Seeing through her ruse, Poseidon transformed into a stallion and was able to capture her. The result of their union was a horse named Arion, magically capable of human speech.

It was Poseidon who caused Medusa to turn into a hideous monster. Catching sight of the then-gorgeous maiden, Poseidon had his way with her, against her wishes, on the floor of the temple of Athena. As punishment Medusa was then changed by Athena into a monster with snakes for hair, whose mere glance would turn a man into stone. Perhaps Athena should have punished Poseidon instead!

When the hero Perseus beheaded Medusa, Pegasus and Chrysaor emerged from her neck. The wondrous winged horse Pegasus played a role in countless myths, while brother Crysaor was depicted as a handsome young man, son of Poseidon and Medusa. It was said he became King of Iberia.

In Homer's Iliad, the epic myth about the Trojan War, Poseidon takes the side of the Greeks, on several occasions taking an active part in the battles against the Trojans.
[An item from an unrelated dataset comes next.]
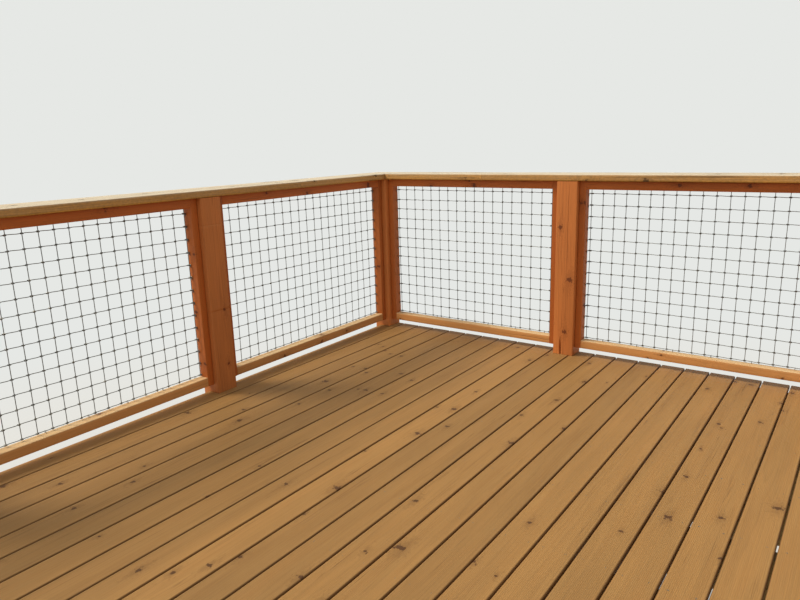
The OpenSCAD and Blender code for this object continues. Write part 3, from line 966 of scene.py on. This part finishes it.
# %% Ring carried along paths
def tubes(paths, radius, sides, across):
    """paths is (wires, points, 3). Ring point k of path point p is p + radius (cos t n + sin t m), where n is
    across made square to the path, and m stands square to both. A face closes each end."""
    tangent = np.gradient(paths, axis=1)
    tangent /= np.linalg.norm(tangent, axis=2, keepdims=True)
    n = across - tangent * np.sum(across * tangent, axis=2, keepdims=True)
    n /= np.linalg.norm(n, axis=2, keepdims=True)
    m = np.cross(tangent, n)
    t = np.linspace(0, 2 * np.pi, sides, endpoint=False)[:, None]
    points = paths[:, :, None] + radius * (np.cos(t) * n[:, :, None] + np.sin(t) * m[:, :, None])
    wires, count = paths.shape[:2]
    k = np.arange(sides)
    first = np.arange(wires)[:, None] * count * sides
    ends = [first + k[::-1], first + (count - 1) * sides + k]
    return {"points": points.reshape(-1, 3), "faces": [skin(count, sides, wires)] + ends}


# %% Where the wires run
def lattice(node, run):
    """Middles of the stay and the line wires, and the netting's box. Both faces of a wire give a coordinate,
    and the lowest and highest coordinate are the ends of the wires that cross it."""
    points = corners(node)[0]
    across, height = (np.unique(np.round(points[:, k], 4))[1:-1] for k in (run, 2))
    return (across[0::2] + across[1::2]) / 2, (height[0::2] + height[1::2]) / 2, points.min(0), points.max(0)


# %% [markdown]
# Real wire is never straight. The line wires sag and are crimped between the stays, and the stays lean. Both
# are slow sines with their own phase for each wire, and the knots are put where the two curves meet.

# %% Curves of one panel's wires
WIRE_R = 0.0020
SAG, CRIMP, LEAN = 0.0024, 0.0009, 0.0022


class Panel:
    """Height of line wire j at t: z_j + a_j sin(2.4 t + p_j) + CRIMP sin(2 pi t / pitch), with a_j up to SAG.
    Stay i at height z stands at t_i + b_i sin(5 z + q_i), with b_i up to LEAN."""

    def __init__(self, node, run, outward):
        self.run, self.outward = run, outward
        self.stay, self.line, self.lo, self.hi = lattice(node, run)
        self.depth = (self.lo + self.hi)[1 - run] / 2
        self.pitch = self.stay[1] - self.stay[0]
        self.sag = rng.uniform(-SAG, SAG, len(self.line))
        self.lean = rng.uniform(-LEAN, LEAN, len(self.stay))
        self.line_phase = rng.uniform(0, 2 * np.pi, len(self.line))
        self.stay_phase = rng.uniform(0, 2 * np.pi, len(self.stay))

    def line_z(self, j, t):
        crimp = CRIMP * np.sin(2 * np.pi * (t - self.stay[0]) / self.pitch)
        return self.line[j] + self.sag[j] * np.sin(2.4 * (t - self.lo[self.run]) + self.line_phase[j]) + crimp

    def stay_t(self, i, z):
        return self.stay[i] + self.lean[i] * np.sin(5 * (z - self.lo[2]) + self.stay_phase[i])

    def at(self, t, z, out):
        """Point of the panel: t along the bay, z up, out towards the outside."""
        t, z, out = np.broadcast_arrays(t, z, out)
        point = np.stack([t, t, z], -1).astype(float)
        point[..., 1 - self.run] = self.depth + self.outward * out
        return point


# %% Line wires and stays
HOOK = 0.016  # how far a line wire's end runs down the upright
BEND = 0.004  # where its bend begins
STAY_BELOW, STAY_SHORT = 0.006, 0.001


def long_wires(panel):
    """Line wires run from upright to upright and bend down along it at both ends by HOOK, the lowest one by
    half of it. Stays run from just under the lowest line wire to the top piece, on the inner side of the line
    wires."""
    start, stop = panel.lo[panel.run], panel.hi[panel.run]
    t = np.linspace(start + BEND, stop - BEND, 4 * len(panel.stay))
    j = np.arange(len(panel.line))[:, None]
    z = panel.line_z(j, t[None])
    bend = np.array([0.35, 0.75, 1.0])
    reach = np.where(j == 0, 0.5, 1.0) * HOOK * bend
    aside = WIRE_R + BEND / 2 * (1 - bend) ** 2
    t = np.concatenate([start + aside[::-1], t, stop - aside])
    z = np.concatenate([z[:, :1] - reach[:, ::-1], z, z[:, -1:] - reach], 1)
    i = np.arange(len(panel.stay))[:, None]
    height = np.linspace(panel.line[0] - STAY_BELOW, panel.hi[2] - STAY_SHORT, 2 * len(panel.line))
    paths = panel.at(t, z, 0.0), panel.at(panel.stay_t(i, height), height, -WIRE_R)
    return [tubes(path, WIRE_R, 6, panel.outward * np.eye(3)[1 - panel.run]) for path in paths]


# %% Knots
KNOT_STEP = 2.2 * WIRE_R


def knots_of(panel, stays, turns):
    """Each knot is a screw round the line wire: with u from 0 to 1 it turns by 2 pi turns u at the distance
    of both radii, and moves on by KNOT_STEP, a little more than the wire's thickness, for each turn."""
    i, j = (g.ravel()[:, None] for g in np.meshgrid(stays, np.arange(len(panel.line))))
    z = panel.line[j]
    t = panel.stay_t(i, z)
    z = panel.line_z(j, t)
    u = np.linspace(0, 1, 4 * turns + 1)
    angle = 2 * np.pi * turns * u + rng.uniform(0, 2 * np.pi, i.shape)
    t = panel.stay_t(i, z) + (u - 0.5) * turns * KNOT_STEP
    paths = panel.at(t, z + 2 * WIRE_R * np.cos(angle), 2 * WIRE_R * np.sin(angle))
    return tubes(paths, WIRE_R, 4, np.eye(3)[panel.run])


# %% Staples
STAPLE_R = 0.0012
STAPLE_LEG, STAPLE_WIDE = 0.0044, 0.011
STAPLE_OVER = 0.0008  # from the top of the wire to the middle of the crown
# Two legs, two shoulders and a crown, as shares of the width and of the leg
STAPLE = np.array([[-0.5, -1.0], [-0.5, 0.55], [-0.3, 1.0], [0.3, 1.0], [0.5, 0.55], [0.5, -1.0]])


def staples(panel):
    """A staple is a bent wire through the six points of STAPLE. They hold the bent end of every line wire but
    the lowest on both uprights, and the lowest line wire on the bottom piece between every third pair of
    stays."""
    start, stop = panel.lo[panel.run], panel.hi[panel.run]
    across, leg = STAPLE_WIDE * STAPLE[:, 0], STAPLE[:, 1]
    paths = []
    for edge, inwards in ((start, 1), (stop, -1)):
        z = panel.line_z(np.arange(len(panel.line)), edge + BEND * inwards) - 0.4 * HOOK
        paths.append(panel.at(edge + inwards * STAPLE_LEG * leg, z[1:, None], across))
    t = panel.stay[1:-1:3] + panel.pitch / 2
    top = panel.line_z(0, t) + WIRE_R + STAPLE_OVER
    rise = (top - panel.lo[2])[:, None] * np.where(leg > 0, leg, -0.2)
    paths.append(panel.at(t[:, None], panel.lo[2] + rise, across))
    slant = np.eye(3)[panel.run] + 0.3 * np.eye(3)[1 - panel.run]
    return tubes(np.concatenate(paths), STAPLE_R, 4, slant)


# %% [markdown]
# Wires, screws and bolts are steel under a coat of zinc. New zinc shines, but outdoors it soon dulls, in
# blotches. An even grey would look like paint, so a noise mixes two greys, and one function serves both
# metals.

# %% Dulled zinc
def dulled_zinc(name, dark, light, scale, detail, **values):
    """Zinc that the weather has dulled, in blotches of two greys that are 1/scale metres wide."""
    material, tree, shader = new_material(name, **values)
    place = add(tree, "TexCoord", out="Object")
    bloom = add(tree, "TexNoise", {"Vector": place, "Scale": scale, "Detail": detail})
    zinc = add(tree, "Mix", {0: bloom, 6: linear(dark), 7: linear(light)}, out=2, data_type="RGBA")
    tree.links.new(zinc, shader["Base Color"])
    print(f"{name}: {len(tree.nodes)} nodes")
    return material


# Hot-dip galvanised steel that has stood outdoors: the zinc has dulled from silver to a matt mid grey
galvanised_wire = dulled_zinc(
    "weathered_and_sunlit_galvanised_wire", "#565855", "#8d8f8b", 90.0, 4.0, Metallic=0.7, Roughness=0.5
)

# %% All nine panels
for side, (run, outward) in SIDES.items():
    for name in ("left", "mid", "right") if side == "front" else ("near", "mid", "rear"):
        node = f"{side}_netting_{name}"
        panel = Panel(node, run, outward)
        stays = np.arange(len(panel.stay))
        parts = long_wires(panel) + [knots_of(panel, stays[1:-1], 3), knots_of(panel, stays[[0, -1]], 5)]
        assemble("knotted_" + node, parts + [staples(panel)], galvanised_wire, [node])


# %% [markdown]
# ## Screws and bolts
#
# A screw head and a bolt head are turned shapes: a profile carried round an axis. Hundreds of linked copies
# would fill the scene with objects. So each head is made once, with a few dozen faces, and then stamped at
# all its places as one mesh.

# %% Turned shape and stamping
def turned(profile, sides):
    """A profile point (r, z) gives the ring (r cos t, r sin t, z). A face closes the bottom and another the
    top."""
    t = np.linspace(0, 2 * np.pi, sides, endpoint=False)
    r, z = np.array(profile).T[:, :, None]
    points = np.stack([r * np.cos(t), r * np.sin(t), z + 0 * t], -1).reshape(-1, 3)
    k = np.arange(sides)
    return points, [skin(len(profile), sides), k[None, ::-1], (len(profile) - 1) * sides + k[None]]


def stamped(shape, places, normal):
    """Copies of a turned shape at the places, its axis along normal: the place plus the point times the
    axes."""
    points, faces = shape
    normal = np.array(normal, float)
    side = np.cross([0.3, 0.5, 0.81] if abs(normal[2]) > 0.9 else [0, 0, 1.0], normal)
    side /= np.linalg.norm(side)
    moved = np.array(places, float)[:, None] + points @ np.stack([side, np.cross(normal, side), normal])
    shift = (np.arange(len(places)) * len(points))[:, None, None]
    faces = [(block + shift).reshape(-1, block.shape[1]) for block in faces]
    return {"points": moved.reshape(-1, 3), "faces": faces}


SCREW = turned([(0.0034, -0.0025), (0.0041, -0.0004), (0.0021, -0.0002), (0.0016, -0.0014)], 6)
BOLT = turned([(0.0110, -0.001), (0.0110, 0.0066), (0.0098, 0.0078)], 6)
WASHER = turned([(0.0180, -0.001), (0.0180, 0.0022), (0.0172, 0.0028)], 16)

# %% Zinc-plated fixings
# Zinc-plated steel, dulled: a slightly yellowish grey metal
plated_steel = dulled_zinc(
    "dull_plated_steel", "#6a665a", "#958f80", 60.0, 3.0, Metallic=0.9, Roughness=0.42
)

# %% Deck screws: two to each board over every joist and rim, but none in a notch
FROM_EDGE = 0.026
STRAY_X, STRAY_Y = 0.003, 0.008  # how far a screw may stand off its place
CLEAR_OF_NOTCH, UNDER_POST = 0.01, 0.09
SUNK = 0.0012
beams = solids("joists") + solids("front_rim") + solids("rear_rim")
beam_y = np.array([(lo[1] + hi[1]) / 2 for lo, hi in beams])
rows_x = np.array([x for lo, hi in deck_boxes for x in (lo[0] + FROM_EDGE, hi[0] - FROM_EDGE)])
x, y = (g.ravel() for g in np.meshgrid(rows_x, beam_y))
x = x + rng.uniform(-STRAY_X, STRAY_X, len(x))
y = y + rng.uniform(-STRAY_Y, STRAY_Y, len(y))
free = np.ones(len(x), dtype=bool)
for x0, x1, y0, y1, kind in notches:
    beside = (x < x0 - CLEAR_OF_NOTCH) | (x > x1 + CLEAR_OF_NOTCH)
    free &= beside | (y < y0 - UNDER_POST) | (y > y1 + CLEAR_OF_NOTCH)
screws = np.stack([x, y, np.full(len(x), DECK_TOP - SUNK)], 1)[free]
assemble("deck_screws", [stamped(SCREW, screws, (0, 0, 1))], plated_steel, [])

# %% Cap screws: two into each post and one every half metre into the frames
CAP_TOP = solids("front_cap")[0][1][2]
SUNK_IN_CAP = 0.0015
ASIDE = 0.03  # how far the screws of a post lie from its middle, both ways
INWARDS = 0.2  # how far the outer screws of a bay lie from its ends
post_middles = np.array([(solids(name)[0][0] + solids(name)[0][1])[:2] / 2 for name in POSTS])
frame_middles = []
for side, (run, _) in SIDES.items():
    for lo, hi in solids(f"{side}_top_rails"):
        middle = np.repeat([(lo + hi)[:2] / 2], 3, 0)
        middle[:, run] = np.linspace(lo[run] + INWARDS, hi[run] - INWARDS, 3)
        frame_middles.append(middle)
places = np.concatenate([post_middles - ASIDE, post_middles + ASIDE] + frame_middles)
places = np.column_stack([places, np.full(len(places), CAP_TOP - SUNK_IN_CAP)])
assemble("cap_screws", [stamped(SCREW, places, (0, 0, 1))], plated_steel, [])

# %% Bolts through the tails
WASHER_T = 0.0025
BOLT_DROPS = (0.065, 0.150)  # how far below the boards
BOLT_SHIFTS = (-0.028, 0.028)  # how far from the post's middle


def bolted(places, normal):
    """A washer at each place, and a hexagon head on it."""
    return [stamped(WASHER, places, normal), stamped(BOLT, places + WASHER_T * normal, normal)]


parts = []
for name, sides in POSTS.items():
    lo, hi = solids(name)[0]
    for side in sorted(sides):
        run, outward = SIDES[side]
        normal = np.eye(3)[1 - run] * outward
        places = np.repeat([(lo + hi) / 2], 2, 0)
        places[:, run] += BOLT_SHIFTS
        places[:, 1 - run] = (hi if outward > 0 else lo)[1 - run]
        places[:, 2] = [DECK_TOP - drop for drop in BOLT_DROPS]
        parts += bolted(places, normal)
assemble("tail_bolts", parts, plated_steel, [])

# %% Large screws in the braces
parts = [part for places, normal in brace_screws for part in bolted(places, normal)]
assemble("brace_screws", parts, plated_steel, [])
To be fair, he does rescue the Trojan named Aeneas, however, when the prince is wounded by the Greek warrior Achilles.

In Homer's Odyssey, Poseidon goes to great lengths to hinder Odysseus' efforts to get back home to Ithaca, because the hero blinded his son, the Cyclops Polyphemus. Poseidon's spite prevented the Trojan War hero's return to his wife Penelope for ten torturous years.

Poseidon was nearly always accompanied by another son, Triton, who was half man, half fish. Triton would blow on his seashell to announce mighty Poseidon's arrival.

Poseidon's golden chariot was pulled by a team of Hippocamp(us), which are seahorses, or horses that could ride on the sea.

Both the bull and the horse are associated with Poseidon, but the bull is linked with many other gods as well, so the horse can be considered his animal.